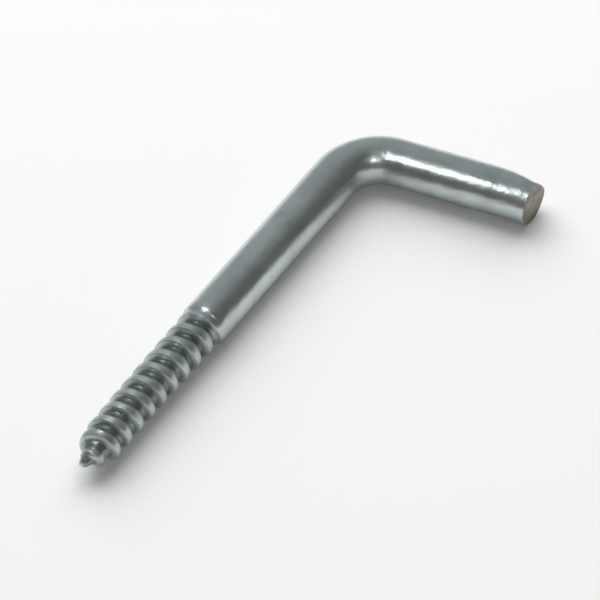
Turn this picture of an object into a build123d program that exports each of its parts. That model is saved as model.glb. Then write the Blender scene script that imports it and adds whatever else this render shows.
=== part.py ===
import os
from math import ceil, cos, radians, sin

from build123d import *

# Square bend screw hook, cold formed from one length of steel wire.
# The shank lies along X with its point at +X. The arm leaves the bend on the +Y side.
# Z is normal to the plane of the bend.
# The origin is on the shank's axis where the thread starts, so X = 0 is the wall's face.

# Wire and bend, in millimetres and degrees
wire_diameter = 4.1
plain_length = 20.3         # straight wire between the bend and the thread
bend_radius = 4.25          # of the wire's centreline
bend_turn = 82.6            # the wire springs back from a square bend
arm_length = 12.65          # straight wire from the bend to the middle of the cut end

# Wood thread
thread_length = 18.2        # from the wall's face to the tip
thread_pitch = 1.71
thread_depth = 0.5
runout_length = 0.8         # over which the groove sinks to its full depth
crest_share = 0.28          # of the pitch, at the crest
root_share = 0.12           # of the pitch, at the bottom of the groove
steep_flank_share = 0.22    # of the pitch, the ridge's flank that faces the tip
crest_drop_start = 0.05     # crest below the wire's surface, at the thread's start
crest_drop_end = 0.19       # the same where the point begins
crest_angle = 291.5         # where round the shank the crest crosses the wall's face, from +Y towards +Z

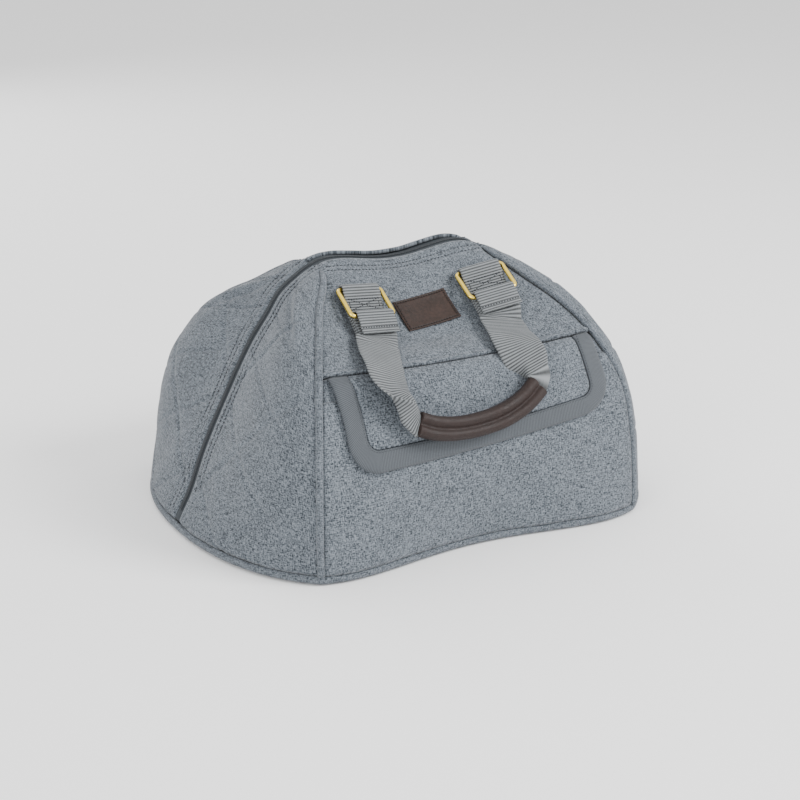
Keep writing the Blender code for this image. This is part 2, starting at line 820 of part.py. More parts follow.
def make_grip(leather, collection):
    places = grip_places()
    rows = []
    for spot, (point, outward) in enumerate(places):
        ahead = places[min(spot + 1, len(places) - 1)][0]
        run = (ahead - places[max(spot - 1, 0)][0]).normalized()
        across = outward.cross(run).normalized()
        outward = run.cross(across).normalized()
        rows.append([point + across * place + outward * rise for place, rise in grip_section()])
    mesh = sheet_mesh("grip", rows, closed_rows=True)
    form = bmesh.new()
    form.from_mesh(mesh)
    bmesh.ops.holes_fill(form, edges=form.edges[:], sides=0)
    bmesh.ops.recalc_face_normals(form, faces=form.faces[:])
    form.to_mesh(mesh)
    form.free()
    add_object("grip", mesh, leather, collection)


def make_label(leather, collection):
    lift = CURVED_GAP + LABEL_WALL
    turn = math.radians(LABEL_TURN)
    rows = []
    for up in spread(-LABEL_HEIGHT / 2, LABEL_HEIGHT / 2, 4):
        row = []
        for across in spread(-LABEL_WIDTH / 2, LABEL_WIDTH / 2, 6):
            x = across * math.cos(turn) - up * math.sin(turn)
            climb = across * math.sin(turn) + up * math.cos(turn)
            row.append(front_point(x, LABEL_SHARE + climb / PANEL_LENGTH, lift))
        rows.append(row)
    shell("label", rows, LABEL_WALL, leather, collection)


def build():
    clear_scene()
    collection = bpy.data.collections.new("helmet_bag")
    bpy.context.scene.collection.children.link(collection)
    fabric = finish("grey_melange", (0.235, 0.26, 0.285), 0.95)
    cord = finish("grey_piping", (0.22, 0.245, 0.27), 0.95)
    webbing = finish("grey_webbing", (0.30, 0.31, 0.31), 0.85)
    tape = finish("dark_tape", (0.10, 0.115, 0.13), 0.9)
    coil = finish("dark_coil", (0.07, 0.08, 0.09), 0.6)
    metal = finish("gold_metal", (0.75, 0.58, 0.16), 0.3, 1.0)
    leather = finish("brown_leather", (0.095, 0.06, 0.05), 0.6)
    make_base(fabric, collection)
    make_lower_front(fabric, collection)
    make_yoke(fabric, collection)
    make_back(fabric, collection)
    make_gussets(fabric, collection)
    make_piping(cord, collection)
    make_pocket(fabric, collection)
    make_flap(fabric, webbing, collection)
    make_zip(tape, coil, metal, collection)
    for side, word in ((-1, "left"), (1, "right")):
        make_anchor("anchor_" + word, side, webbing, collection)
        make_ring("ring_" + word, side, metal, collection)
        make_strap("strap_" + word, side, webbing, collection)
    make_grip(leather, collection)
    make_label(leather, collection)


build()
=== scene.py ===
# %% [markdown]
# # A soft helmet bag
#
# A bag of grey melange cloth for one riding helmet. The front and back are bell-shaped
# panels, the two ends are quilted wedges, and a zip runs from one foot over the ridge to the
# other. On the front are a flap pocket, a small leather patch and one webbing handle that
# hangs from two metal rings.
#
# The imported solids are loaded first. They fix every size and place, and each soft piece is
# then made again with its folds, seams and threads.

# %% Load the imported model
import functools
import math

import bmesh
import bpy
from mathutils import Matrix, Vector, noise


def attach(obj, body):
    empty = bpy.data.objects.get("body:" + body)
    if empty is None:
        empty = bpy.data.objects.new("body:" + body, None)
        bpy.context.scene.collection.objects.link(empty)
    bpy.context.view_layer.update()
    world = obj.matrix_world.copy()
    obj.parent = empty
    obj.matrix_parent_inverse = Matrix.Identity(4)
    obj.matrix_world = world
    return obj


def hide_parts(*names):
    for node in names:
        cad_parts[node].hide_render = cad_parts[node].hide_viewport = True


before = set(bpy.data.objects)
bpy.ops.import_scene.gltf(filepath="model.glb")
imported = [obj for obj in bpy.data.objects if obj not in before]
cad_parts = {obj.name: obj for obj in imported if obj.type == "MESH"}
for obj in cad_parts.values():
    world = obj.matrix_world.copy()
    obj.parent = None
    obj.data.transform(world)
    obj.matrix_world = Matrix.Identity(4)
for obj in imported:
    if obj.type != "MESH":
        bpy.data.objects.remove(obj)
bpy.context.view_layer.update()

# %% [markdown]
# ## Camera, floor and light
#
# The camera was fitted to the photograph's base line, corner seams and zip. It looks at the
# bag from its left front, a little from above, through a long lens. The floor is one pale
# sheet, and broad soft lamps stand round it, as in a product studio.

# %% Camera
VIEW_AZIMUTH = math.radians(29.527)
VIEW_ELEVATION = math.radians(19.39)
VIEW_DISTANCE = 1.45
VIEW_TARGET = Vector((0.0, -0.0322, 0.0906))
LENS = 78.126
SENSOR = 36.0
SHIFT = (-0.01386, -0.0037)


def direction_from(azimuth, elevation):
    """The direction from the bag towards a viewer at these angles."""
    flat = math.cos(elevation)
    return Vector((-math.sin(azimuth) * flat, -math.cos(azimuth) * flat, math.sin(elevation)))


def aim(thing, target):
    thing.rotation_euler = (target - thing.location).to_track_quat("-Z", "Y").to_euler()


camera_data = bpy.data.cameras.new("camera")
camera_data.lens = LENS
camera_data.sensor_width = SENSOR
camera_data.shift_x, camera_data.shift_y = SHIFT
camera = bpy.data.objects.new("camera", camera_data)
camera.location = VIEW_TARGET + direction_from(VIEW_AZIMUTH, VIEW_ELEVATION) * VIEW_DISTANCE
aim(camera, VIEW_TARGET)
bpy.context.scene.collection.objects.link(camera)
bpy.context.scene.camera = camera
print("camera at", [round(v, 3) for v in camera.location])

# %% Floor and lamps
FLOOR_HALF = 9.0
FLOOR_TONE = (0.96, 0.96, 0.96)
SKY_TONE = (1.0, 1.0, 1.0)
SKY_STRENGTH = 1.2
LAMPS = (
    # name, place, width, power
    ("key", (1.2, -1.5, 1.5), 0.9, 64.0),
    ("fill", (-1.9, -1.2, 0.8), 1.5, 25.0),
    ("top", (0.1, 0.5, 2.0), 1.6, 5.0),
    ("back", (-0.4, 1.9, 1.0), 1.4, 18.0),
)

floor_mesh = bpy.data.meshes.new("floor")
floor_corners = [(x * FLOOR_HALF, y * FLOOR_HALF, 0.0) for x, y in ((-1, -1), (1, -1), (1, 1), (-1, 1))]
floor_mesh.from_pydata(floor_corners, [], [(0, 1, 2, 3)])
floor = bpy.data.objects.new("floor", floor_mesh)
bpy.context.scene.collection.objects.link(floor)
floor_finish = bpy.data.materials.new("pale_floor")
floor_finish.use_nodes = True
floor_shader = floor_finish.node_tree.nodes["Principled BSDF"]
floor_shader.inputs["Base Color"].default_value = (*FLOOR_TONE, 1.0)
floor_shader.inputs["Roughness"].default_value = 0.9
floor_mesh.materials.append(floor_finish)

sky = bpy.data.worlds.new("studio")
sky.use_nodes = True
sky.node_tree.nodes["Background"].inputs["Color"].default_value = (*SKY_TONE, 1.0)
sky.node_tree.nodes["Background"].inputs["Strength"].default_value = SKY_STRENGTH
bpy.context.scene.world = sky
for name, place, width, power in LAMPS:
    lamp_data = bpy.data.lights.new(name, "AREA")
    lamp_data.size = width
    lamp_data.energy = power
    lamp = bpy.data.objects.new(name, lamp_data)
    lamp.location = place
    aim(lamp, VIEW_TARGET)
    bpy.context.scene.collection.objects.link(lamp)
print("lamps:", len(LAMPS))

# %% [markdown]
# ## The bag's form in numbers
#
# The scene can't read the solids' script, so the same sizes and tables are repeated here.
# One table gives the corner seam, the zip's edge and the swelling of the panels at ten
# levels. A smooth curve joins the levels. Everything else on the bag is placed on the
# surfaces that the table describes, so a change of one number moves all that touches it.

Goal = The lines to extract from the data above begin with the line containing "side, metal, collection)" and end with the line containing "obj.matrix_world = world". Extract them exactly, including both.

Correct output =
        make_ring("ring_" + word, side, metal, collection)
        make_strap("strap_" + word, side, webbing, collection)
    make_grip(leather, collection)
    make_label(leather, collection)


build()
=== scene.py ===
# %% [markdown]
# # A soft helmet bag
#
# A bag of grey melange cloth for one riding helmet. The front and back are bell-shaped
# panels, the two ends are quilted wedges, and a zip runs from one foot over the ridge to the
# other. On the front are a flap pocket, a small leather patch and one webbing handle that
# hangs from two metal rings.
#
# The imported solids are loaded first. They fix every size and place, and each soft piece is
# then made again with its folds, seams and threads.

# %% Load the imported model
import functools
import math

import bmesh
import bpy
from mathutils import Matrix, Vector, noise


def attach(obj, body):
    empty = bpy.data.objects.get("body:" + body)
    if empty is None:
        empty = bpy.data.objects.new("body:" + body, None)
        bpy.context.scene.collection.objects.link(empty)
    bpy.context.view_layer.update()
    world = obj.matrix_world.copy()
    obj.parent = empty
    obj.matrix_parent_inverse = Matrix.Identity(4)
    obj.matrix_world = world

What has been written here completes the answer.